Yegads. It’s enough to drive even a dedicated “creators’ rights” person into the anti-IP camp.

From W.K. (who also wonders if one can make a living coming up with euphonious acronyms for bad laws) — meet the proposed “PROTECT-IP” Act. You can just call it (as they do on Ars Technica’s Law & Disorder Blog) the Revised Net Censorship Act:

The PROTECT IP Act makes a few major changes to last year’s COICA legislation. …

But what the PROTECT IP Act gives with one hand, it takes away with the other. While the definition of targeted sites is tighter, the remedies against such sites get broader. COICA would have forced credit card companies like MasterCard and Visa to stop doing business with targeted sites, and it would have prevented ad networks from working with such sites. It also suggested a system of DNS blocking to make site nominally more difficult to access.

The PROTECT IP Act adds one more entity to this list: search engines. Last week, when the Department of Homeland Security leaned on Mozilla to remove a Firefox add-on making it simple to bypass domain name seizures, we wondered at the request. After all, the add-on only made it easier to do a simple Google search, and we wondered “what the next logical step in this progression will be: requiring search engines to stop returning results for seized domain names?”

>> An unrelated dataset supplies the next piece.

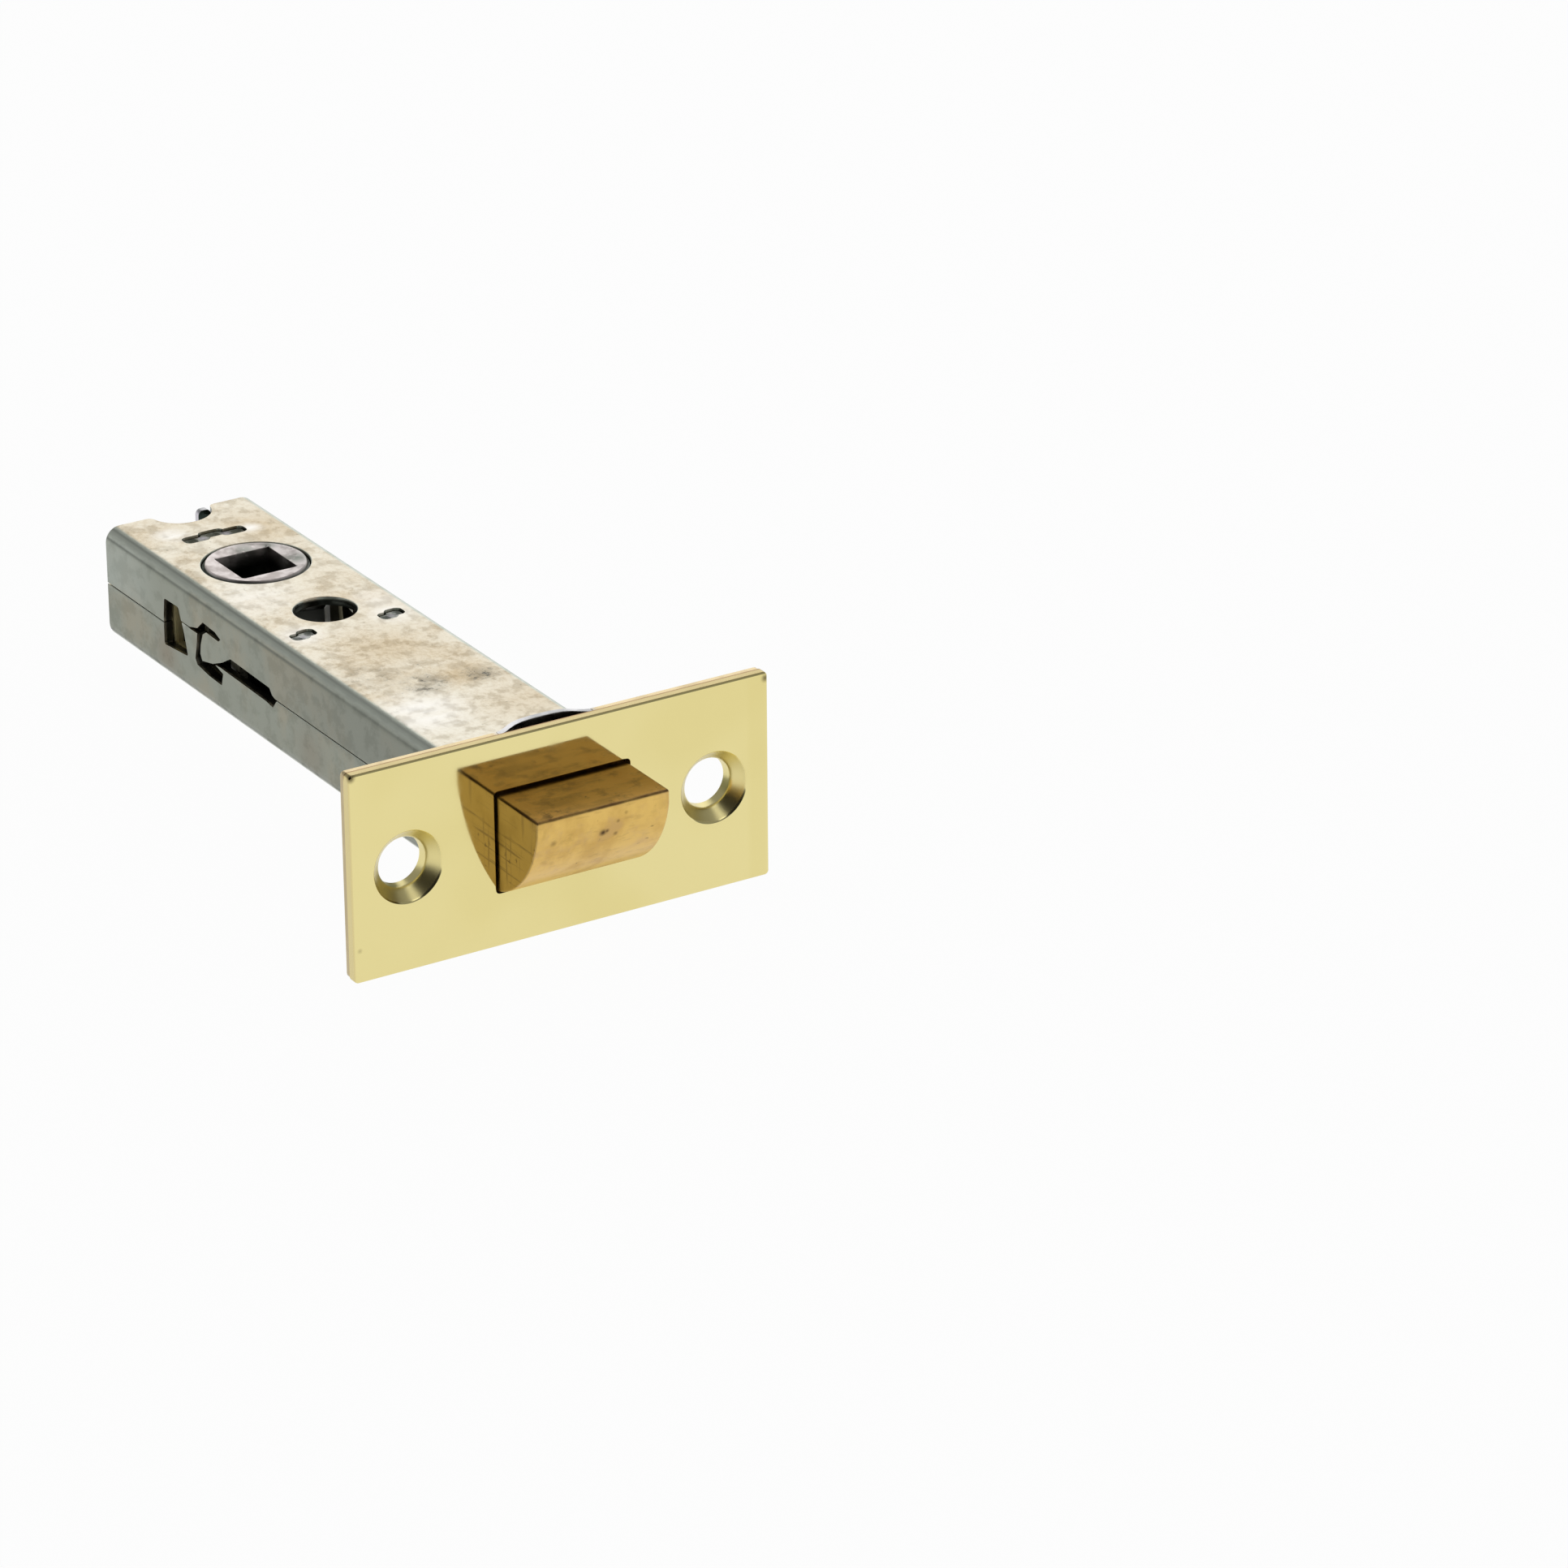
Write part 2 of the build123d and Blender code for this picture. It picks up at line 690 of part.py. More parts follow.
def make_follower():
    """The hub: two journals, two flanges, two ears and the square hole."""
    top = case_height / 2 + journal_proud
    shoulder = inner_half_height - flange_clearance
    hub = rod_z(journal_radius, -top, top)
    rims = hub.edges().filter_by(GeomType.CIRCLE)
    hub = fillet(rims, journal_round)
    for level in (-1, 1):
        z_low, z_high = sorted((level * (shoulder - flange_thickness), level * shoulder))
        hub += rod_z(flange_radius, z_low, z_high)
    ear = make_ear()
    hub += ear
    hub += mirror(ear, Plane.XZ)
    hub -= Box(spindle_square, spindle_square, 2 * case_height)
    return Pos(-backset, 0, 0) * hub


def export_all():
    """Writes each piece to its own file."""
    os.makedirs("parts", exist_ok=True)
    upper, lower = make_case()
    pieces = {
        "forend_plate": make_forend_plate(),
        "inner_forend": make_inner_forend(),
        "case_upper": upper,
        "case_lower": lower,
        "latch_bolt": make_latch_bolt(),
        "bolt_stem": make_bolt_stem(),
        "bolt_pin": make_bolt_pin(),
        "stem_washer": make_stem_washer(),
        "stem_clip": make_stem_clip(),
        "bolt_spring": make_bolt_spring(),
        "spring_cup": make_spring_cup(),
        "yoke": make_yoke(),
        "follower": make_follower(),
        "return_spring_left": make_return_spring(-1),
        "return_spring_right": make_return_spring(1),
        "spring_pin_left": make_spring_pin(-1),
        "spring_pin_right": make_spring_pin(1),
        "spring_seat": make_spring_seat(),
        "rear_stop": make_rear_stop(),
        "end_plate": make_end_plate(),
    }
    for name, piece in pieces.items():
        export_step(piece, f"parts/{name}.step")


export_all()
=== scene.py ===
"""Tubular door latch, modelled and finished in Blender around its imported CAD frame.

The frame is the latch's own: +X points out of the door edge, +Y runs along the forend
and +Z is the follower's axis. Sizes below are in millimetres, and MM turns them to metres.
"""

import math

import bpy
from bpy.props import FloatProperty, FloatVectorProperty, PointerProperty
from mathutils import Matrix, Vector


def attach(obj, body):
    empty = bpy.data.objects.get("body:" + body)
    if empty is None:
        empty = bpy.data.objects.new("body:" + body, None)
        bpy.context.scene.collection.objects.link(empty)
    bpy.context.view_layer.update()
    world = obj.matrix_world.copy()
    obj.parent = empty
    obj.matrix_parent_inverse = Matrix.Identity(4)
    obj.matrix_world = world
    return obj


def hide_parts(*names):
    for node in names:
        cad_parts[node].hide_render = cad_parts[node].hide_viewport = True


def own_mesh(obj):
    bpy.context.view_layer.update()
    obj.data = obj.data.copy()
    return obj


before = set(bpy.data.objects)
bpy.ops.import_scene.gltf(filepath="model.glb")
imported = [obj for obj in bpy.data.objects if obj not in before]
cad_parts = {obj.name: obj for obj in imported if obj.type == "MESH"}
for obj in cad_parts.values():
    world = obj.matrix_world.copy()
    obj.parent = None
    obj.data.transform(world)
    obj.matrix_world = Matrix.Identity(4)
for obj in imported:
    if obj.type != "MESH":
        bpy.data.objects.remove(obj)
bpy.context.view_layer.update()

bl_info = {
    "name": "Tubular Door Latch",
    "version": (1, 0, 0),
    "blender": (4, 5, 0),
    "location": "3D View > Sidebar > Door Latch",
    "description": "Builds the visible pieces and finishes of a tubular door latch",
    "category": "Object",
}

MM = 0.001
SIDES = (-1, 1)
TOUCH = 0.01  # how far a corner may lie from a plane that it belongs to

# Forend and the steel plate behind it
FOREND_Y = 30.0
FOREND_Z = 14.0
FOREND_THICKNESS = 1.4
FOREND_CORNER = 0.6
PLATE_MARGIN = 0.1
PLATE_THICKNESS = 1.0
PLATE_SOFT = 0.12
SCREW_PLACE = 22.0
SCREW_CLEAR = 3.3
DIMPLE_HOLE = 4.9
APERTURE_Y = 9.78
APERTURE_TOP = 7.0
APERTURE_FOOT = -6.8
APERTURE_CORNER = 0.55
APERTURE_SOFT = 0.12
STRIP_NEAR = 9.2
STRIP_FAR = 13.9
STRIP_SOFT = 0.14

# Case
CASE_REAR = -101.59
CASE_FRONT = -2.4
CASE_Y = 11.25
CASE_Z = 7.9
CASE_WALL = 1.2
CASE_BEND = 2.1
NOTCH_RADIUS = 4.3
NOTCH_MOUTH_ROUND = 0.9
HOLE_ROLL = 0.2
FOLLOWER_HOLE = 7.29
FIXING_HOLE = 4.2
CAD_REACH = 101.6  # from the forend's face to the end of the CAD's case
OUTSIDE = 9.5  # past both flats, for what cuts through them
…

Turns out that’s exactly what’s being contemplated. According to the detailed summary of the PROTECT IP Act, this addition “responds to concerns raised that search engines are part of the ecosystem that directs Internet user traffic and therefore should be part of the solution.” …

The PROTECT IP Act goes even further than forcing these intermediaries to take action after a court order; it actively encourages them to take unilateral action without any sort of court order at all. The bill summary makes clear that ad networks and payment processors will be protected if they “voluntarily cease doing business with infringing websites, outside of any court ordered action.” If a search engine decides that the next YouTube is a copyright infringer—and rightsholders have often sued sites like Veoh and YouTube in the past—it can simply cut off advertising for that reason and be immunized under the law. So can Visa.

The bill also encourages everyone—domain name registries, search engines, payment processors, and ad networks—to cut off access to infringing sites that “endanger the public health.” That is, online pharmacies (which are often hotbeds of counterfeiting).